I watched that in dv with the 820 I had and agree. But curiosity peaks my interest to try Roberts suggestions ,cannot do any harm.
Absolutely. Experimentation is part of what makes this hobby so fun.
Here's why I believe the HDR tone mapping and therefore HDR image should look better when using HDR10 w/Panasonic HDR Optimizer properly set up.
1st, is when you disable Dolby Vision and use the SMPTE base layer HDR10 w/Panasonic's HDR Optimizer you are getting frame by frame peak luminance data sent to you display, which is very much like Dolby Vision reports the metadata to your display. However, one advantage is that the HDR Optimizer does an additional step that applies custom tone mapping curves that match your display's peak luminance. Dolby Vision does not do that as it does not have tone mapping capability and does not know the peak luminance of your display.
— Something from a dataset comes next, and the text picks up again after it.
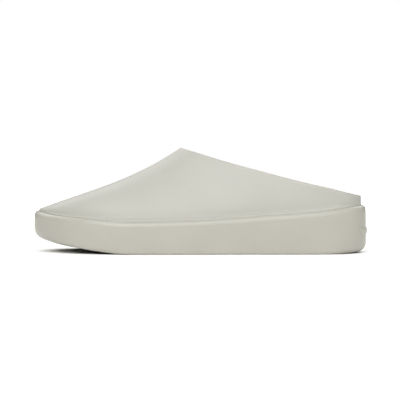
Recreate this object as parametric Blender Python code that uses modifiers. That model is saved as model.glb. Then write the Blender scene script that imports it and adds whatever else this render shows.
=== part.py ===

If you just rely on your display's tone mapping the processor will hard clip the peak luminance highlights and reduce the color volume.
2nd, is that since only Panasonic's HDR Optimizer has specific information on your exact display type, e.g. OLED, projector, mid-luminance LCD, etc, it knows the MLL and peak luminance so it can accurately build custom tone mapping and custom EOTF PQ curves. For example if you have an OLED TV the HDR Optimizer starts the tone mapping at 0 luminance and goes up to 1,000 Nits. Dolby Vision graded HDR content is made to work with all display types.
I also like the infinite custom tone mapping curves that only Panasonic's priority HDR Optimizer can produce. This exclusive tone mapping algorithm faithfully follows the original EOTF PQ from the 4K HDR disc and 4K HDR streaming to deliver the best possible HDR/WCG image for your display that can take care of the final and minimal tone mapping that your TV or projector can easily handle.
BTW, you can easily switch the HDR Optimizer on and off to see how the image looks with it on and off.
Look forward to everyone's trying this and posting the results.